Many skeptics of Mitt Romney on both the right and the left are concerned that he would impose his Mormonism on the State, constituting a dangerous mixing of religion and political power. I am confident that there is no basis to such a concern and represents either bigotry or ignorance. However, the more interesting concern for me is not how Mormonism will affect the State, but how the State will affect Mormonism.
The story of Western notions of religion is tied to the rise of the nation-state. Nationalism came to replace religion in early modern Europe as the primary identity marker for citizens. Instead of religion as the basis for solidarity and political motivation, the state took the central place of allegiance. However, it is a mistake to assume that religion disappeared from the public square in this period. In actuality, religion played a crucial role in nation-building. Anthony Marx explains: “The monarchs and elites of early modern Europe…often sided with one domestic religious faction against another the basis for building and channeling loyalty based on confessional passions….with authority ultimately bolstered by exclusionary forms of faith, reinforced by enmity and encoded in nation.” Though religion was cordoned off from other forms of power in official discourse, in actuality, ruling elites engaged religion as an effective tool for solidifying their authority. This tool continues to be utilized in American politics on both the right and the left.
At the same time, in the process of modernization in the West religion began to play a diminished role in the political life of the state. Ostensibly, this was designed to counteract the violent history of religious wars that had been fought in the previous centuries. Across Europe, different Enlightenment thinkers engaged in a redefinition of religion. Kant, Hume, Hobbes, Locke and others sought for a “universal” basis on which society could interact. They limited the role of religion so that those of different faiths (viz., Protestants and Catholics) would be able to live together in harmony in the same nation. In order for this to be accomplished, religion had to be redefined as more private and political allegiance to the state had to take top priority.
In the modern period, the redefinition of religion came to be increasingly associated with religion as “belief.” (Romney’s recent “Faith in America” adopted this view of religion, which has become canonical in American politics.) When religion became “belief,” it was private, interior, and could be safely sequestered from other ways of life, especially the political.

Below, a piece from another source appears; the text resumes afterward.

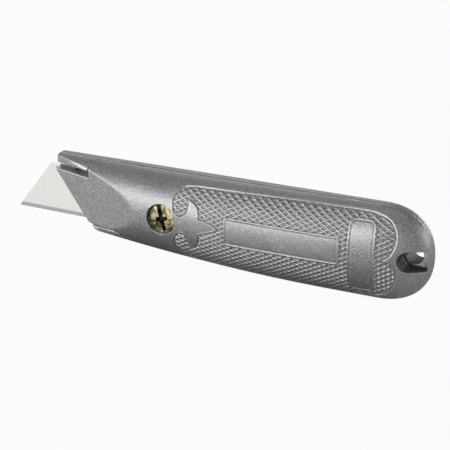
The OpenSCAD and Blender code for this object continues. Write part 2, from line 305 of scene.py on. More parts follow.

This definition has come under serious attack over the last decade, prompted by the work of Talal Asad. Asad, influenced by “practice theory” sociology, questions this definition of religion. He argues that it overemphasizes “belief” at the expense of practice. However, even more problematically, it treats religion as a set Thing, something that has an essence. He explains: “My argument is that there cannot be a universal definition of religion, not only because its constituent elements and relationships are historically specific, but because that definition is itself the historical product of discursive processes.” Any definition of religion is historically contingent, representative of the values of the society. It cannot be separated from other aspects of society because it is always bound up with them. Building on Asad, Bruce Lincoln argues: “Religious discourse can recode virtually any content as sacred, ranging from the high-minded and progressive to the murderous, oppressive, and banal, for it is not any specific orientation that distinguishes religion, but rather its metadiscursive capacity to frame the way any content will be received and regarded.” Religious belief and practice gets its authority from the interaction of historically specific forces. There is no “essence” of religion. It can only be understood in the way in which it is utilized.

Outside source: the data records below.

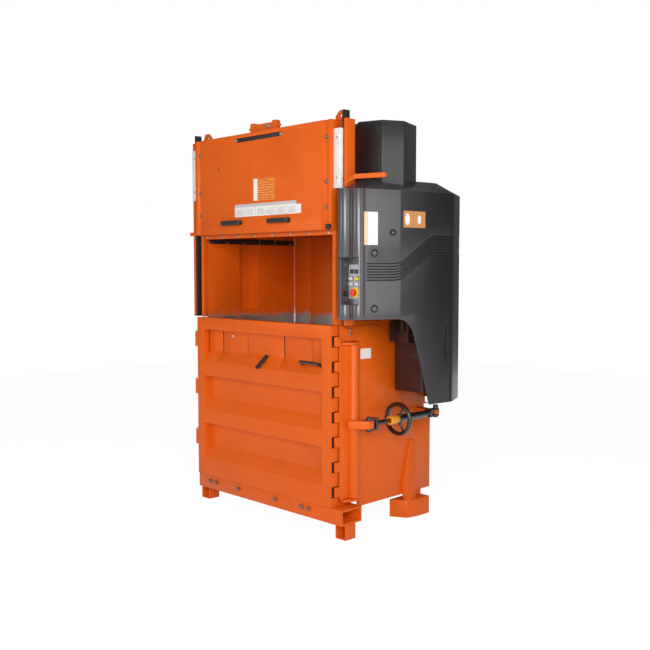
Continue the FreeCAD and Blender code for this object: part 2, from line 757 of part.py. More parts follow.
def post():
    """Right guide post: a folded box with the gate's channel let into its front."""
    t = POST_WALL
    low = door_top + DOOR_FLOOR_GAP
    outer = plan([(chamber_half, POST_FRONT), (channel_inner, POST_FRONT),
                  (channel_inner, channel_back),
                  (channel_outer, channel_back), (channel_outer, POST_FRONT), (post_outer, POST_FRONT),
                  (post_outer, post_back), (wall_outer, post_back), (wall_outer, chamber_front),
                  (chamber_half, chamber_front)], low, gate_top)
    hollow = plan([(chamber_half + t, POST_FRONT + t), (channel_inner - t, POST_FRONT + t),
                   (channel_inner - t, channel_back + t), (channel_outer + t, channel_back + t),
                   (channel_outer + t, POST_FRONT + t), (post_outer - t, POST_FRONT + t),
                   (post_outer - t, post_back - t), (wall_outer + t, post_back - t),
                   (wall_outer + t, chamber_front - t), (chamber_half + t, chamber_front - t)], low,
                  gate_top)
    return outer.cut(hollow)


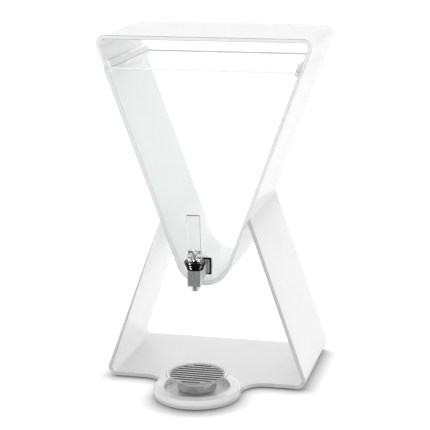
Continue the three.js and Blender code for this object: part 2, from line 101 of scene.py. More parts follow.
# Strip lamps, which light only the pieces named here: place, width, height, radiance
STRIPS = {"strip_left": ((-0.62, -0.72, 0.45), 0.3, 0.4, 600),
          "strip_right": ((0.9, -0.2, 0.7), 0.25, 0.4, 250),
          "strip_back": ((0.55, 2.5, 1.3), 0.8, 0.8, 3)}
STRIP_AIM = (0, -0.1, 0.25)
LIT_BY_STRIPS = ("bonnet_rings", "rail_strip_left", "rail_strip_right")

# What tells a white sheet's cut edges and eased corners from its faces, and where their painted shade turns
# to painted light: parts of a flat face's direction, and places in metres
LEVEL, TURNED = 0.1, 0.01  # less Z than the first is level, more Y than the second is cut
EASED = (0.6, 0.8)  # Y or Z of an eased corner
# The next three spans paint light onto the corners' painted shade
PAINTED_LIGHT_RIGHTWARD = (0.2, 0.5)  # X over which a corner grows light
PAINTED_LIGHT_LEANING = (0.25, 0.4)  # Z of a corner, from one on a leaning run to one on a level run
PAINTED_LIGHT_BELOW = (0.45, 0.35)  # heights over which a corner grows light
# Where the foot tone paints the base's lowest front edges lighter, as painted light
FOOT_LIGHT_HEIGHTS, FOOT_LIGHT_Y = (0.007, 0.012), (-0.05, -0.062)  # heights and Y of the base's front edge

ACRYLIC_IOR = 1.49


def make_camera():
    """The photograph's camera."""
    back = Vector((math.sin(AZIMUTH) * math.cos(ELEVATION),
                   -math.cos(AZIMUTH) * math.cos(ELEVATION), math.sin(ELEVATION)))
    right = Vector((math.cos(AZIMUTH), math.sin(AZIMUTH), 0))
    up = back.cross(right)
    c, s = math.cos(ROLL), math.sin(ROLL)
    x, y = c * right + s * up, -s * right + c * up
    data = bpy.data.cameras.new("camera")
    data.sensor_width, data.sensor_fit = SENSOR, "HORIZONTAL"
    data.lens = FOCAL_PIXELS * SENSOR / FRAME_PIXELS
    data.shift_x, data.shift_y = (pixels / FRAME_PIXELS for pixels in SHIFT_PIXELS)
    data.clip_start, data.clip_end = CLIP
    camera = bpy.data.objects.new("camera", data)
    bpy.context.scene.collection.objects.link(camera)
    place = Matrix((x, y, back)).transposed().to_4x4()
    place.translation = TARGET + back * DISTANCE
    camera.matrix_world = place
    bpy.context.scene.camera = camera


# Node helpers
class Tree:
    """The node tree of a material or world, with short calls for adding and joining nodes."""

    RANGE = ("From Min", "From Max", "To Min", "To Max")
    MIX = {"FLOAT": (2, 3, 0), "RGBA": (6, 7, 2)}  # a Mix node's sockets for A, B and the result

    def __init__(self, owner, output):
        self.owner = owner
        owner.use_nodes = True
        self.nodes, self.links = owner.node_tree.nodes, owner.node_tree.links
        self.nodes.clear()
        self.output = self.add(output)

    def add(self, kind, **values):
        """A node, with each value set on its own setting or socket."""
        node = self.nodes.new("ShaderNode" + kind)
        for key, value in values.items():
            if hasattr(node, key):
                setattr(node, key, value)
            else:
                node.inputs[key.replace("_", " ")].default_value = value
        return node

    def join(self, source, target):
        self.links.new(source, target)

    def feed(self, source, target):
        """Sets a number on a socket, or joins another node's output to it."""
        if isinstance(source, (int, float)):
            target.default_value = source
        else:
            self.join(source, target)

    def value(self, operation, *sources):
        """A Math node's result, from numbers or sockets."""
        node = self.add("Math", operation=operation)
        for source, socket in zip(sources, node.inputs):
            self.feed(source, socket)
        return node.outputs[0]

    def both(self, a, b):
        return self.value("MULTIPLY", a, b)

    def either(self, a, b):
        return self.value("MAXIMUM", a, b)

    def above(self, source, limit):
        return self.value("GREATER_THAN", source, limit)

    def below(self, source, limit):
        return self.value("LESS_THAN", source, limit)

    def band(self, source, low, high):
        """1 between the two values, and 0 outside them."""
        return self.both(self.above(source, low), self.below(source, high))

    def span(self, source, low, high, to_low, to_high, curve="LINEAR"):
        """The source's stretch from low to high, turned into one from to_low to to_high."""
        node = self.add("MapRange", interpolation_type=curve)
        for socket, value in zip(self.RANGE, (low, high, to_low, to_high)):
            node.inputs[socket].default_value = value
        self.join(source, node.inputs["Value"])
        return node.outputs["Result"]

    def noise(self, size, detail=2.0, rough=0.5, stretch=(1, 1, 1)):
        """Noise whose lumps are about this many metres across, stretched along the axes."""
        coordinates, mapping = self.add("TexCoord"), self.add("Mapping")
        mapping.inputs["Scale"].default_value = [1 / (size * s) for s in stretch]
        self.join(coordinates.outputs["Object"], mapping.inputs["Vector"])
        node = self.add("TexNoise", Scale=1.0, Detail=detail, Roughness=rough)
        self.join(mapping.outputs["Vector"], node.inputs["Vector"])
        return node.outputs["Fac"]

    def colour(self, source, dark, light, low=0.3, high=0.7):
        """Greys from dark to light, as the source goes from low to high."""
        node = self.add("ValToRGB")
        for stop, at, tone in zip(node.color_ramp.elements, (low, high), (dark, light)):
            stop.position, stop.color = at, (tone, tone, tone, 1)
        self.join(source, node.inputs["Fac"])
        return node.outputs["Color"]

    def blend(self, factor, a, b, kind="RGBA"):
        """Colours or numbers, a giving way to b by the factor."""
        node = self.add("Mix", data_type=kind)
        first, second, result = self.MIX[kind]
        self.join(factor, node.inputs["Factor"])
        self.join(a, node.inputs[first])
        self.feed(b, node.inputs[second])
        return node.outputs[result]

    def mix_shader(self, factor, a, b):
        """Shader a, giving way to shader b by the factor."""
        node = self.add("MixShader")
        for source, socket in zip((factor, a, b), node.inputs):
            self.feed(source, socket)
        return node.outputs[0]

    def bump(self, source, height, strength=0.5):
        """A surface direction that is raised by the source, height in metres."""
        node = self.add("Bump", Strength=strength, Distance=height)
        self.join(source, node.inputs["Height"])
        return node.outputs["Normal"]

    def parts(self, kind, output):
        """X, Y and Z of an input node's vector."""
        source, split = self.add(kind), self.add("SeparateXYZ")
        self.join(source.outputs[output], split.inputs[0])
        return split.outputs

    def finish(self, shader):
        """Joins the last shader, and returns the material or world."""
        self.join(shader, self.output.inputs["Surface"])
        return self.owner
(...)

I think that Mormonism has generally take this more robust notion of religion as a set of practices, not just a set of “beliefs.” But, I think that Asad correctly notes that religion is inseparably bound up with politics, perhaps most especially when we try to distinguish the two. There is no doubt that Romney has made his Mormonism a matter of his “private” life, attempting to draw boundaries between his role as a political figure and a religious believer. How will the discursive processes surrounding Romney’s candidacy affect Mormonism? Will the State increasingly exercise this kind of discursive control and definition of religion on Mormonism, restricting it to the narrow corner of private belief?